_INFORMATION SUPPLIED:_
= = =

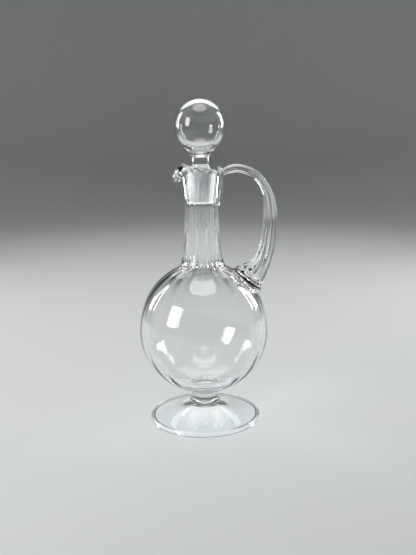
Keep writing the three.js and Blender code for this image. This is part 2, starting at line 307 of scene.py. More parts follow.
pontil_edge = (pontil_radius, foot_hollow_height)
pontil_floor = foot_hollow_height + pontil_depth
hollow = bezier(
    [
        pontil_edge,
        (foot_neck_radius + foot_neck_fillet, foot_hollow_height - hollow_top_drop),
        (foot_neck_radius + hollow_flare_reach, 0.48 * foot_hollow_height),
        (0.65 * rest_ring_inner, rim_bead_rise + hollow_edge_lift),
        (rest_ring_inner - rim_bead_width, rim_bead_rise),
    ],
    48,
)
bead = bezier(
    [
        (rest_ring_inner - rim_bead_width, rim_bead_rise),
        (rest_ring_inner - 0.8 * rim_bead_width, 0.4 * rim_bead_rise),
        (rest_ring_inner - 0.6 * rim_bead_width, 0.0),
        (rest_ring_inner, 0.0),
    ],
    12,
)
rim_top = (foot_radius - rim_top_inset, foot_rim_thickness)
rim = bezier(
    [
        (rest_ring_outer, 0.0),
        (foot_radius - rim_rounding, rim_rounding),
        (foot_radius + 1.5 * rim_rounding, 0.5 * foot_rim_thickness),
        (foot_radius - rim_rounding, foot_rim_thickness + 2.0 * rim_rounding),
        rim_top,
    ],
    24,
)
slope = bezier(
    [
        rim_top,
        (0.6 * foot_radius, 1.4 * foot_rim_thickness),
        (foot_neck_radius + foot_flare_reach, foot_height - foot_flare_drop),
        (foot_neck_radius + foot_neck_fillet, foot_height - foot_neck_drop),
        (foot_neck_radius, foot_height),
    ],
    60,
)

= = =

_TASK TO CARRY OUT:_ Write out the listing once more, matching it exactly.

_TASK ANSWER:_
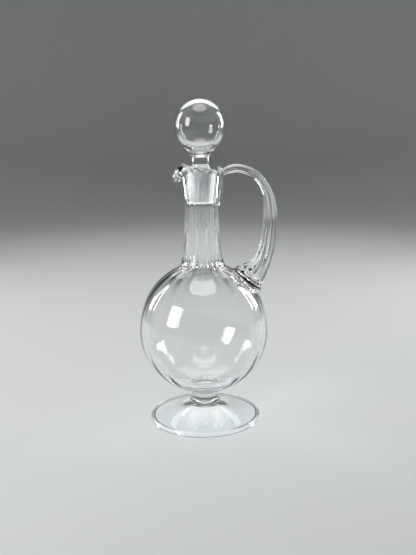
Keep writing the three.js and Blender code for this image. This is part 2, starting at line 307 of scene.py. More parts follow.
pontil_edge = (pontil_radius, foot_hollow_height)
pontil_floor = foot_hollow_height + pontil_depth
hollow = bezier(
    [
        pontil_edge,
        (foot_neck_radius + foot_neck_fillet, foot_hollow_height - hollow_top_drop),
        (foot_neck_radius + hollow_flare_reach, 0.48 * foot_hollow_height),
        (0.65 * rest_ring_inner, rim_bead_rise + hollow_edge_lift),
        (rest_ring_inner - rim_bead_width, rim_bead_rise),
    ],
    48,
)
bead = bezier(
    [
        (rest_ring_inner - rim_bead_width, rim_bead_rise),
        (rest_ring_inner - 0.8 * rim_bead_width, 0.4 * rim_bead_rise),
        (rest_ring_inner - 0.6 * rim_bead_width, 0.0),
        (rest_ring_inner, 0.0),
    ],
    12,
)
rim_top = (foot_radius - rim_top_inset, foot_rim_thickness)
rim = bezier(
    [
        (rest_ring_outer, 0.0),
        (foot_radius - rim_rounding, rim_rounding),
        (foot_radius + 1.5 * rim_rounding, 0.5 * foot_rim_thickness),
        (foot_radius - rim_rounding, foot_rim_thickness + 2.0 * rim_rounding),
        rim_top,
    ],
    24,
)
slope = bezier(
    [
        rim_top,
        (0.6 * foot_radius, 1.4 * foot_rim_thickness),
        (foot_neck_radius + foot_flare_reach, foot_height - foot_flare_drop),
        (foot_neck_radius + foot_neck_fillet, foot_height - foot_neck_drop),
        (foot_neck_radius, foot_height),
    ],
    60,
)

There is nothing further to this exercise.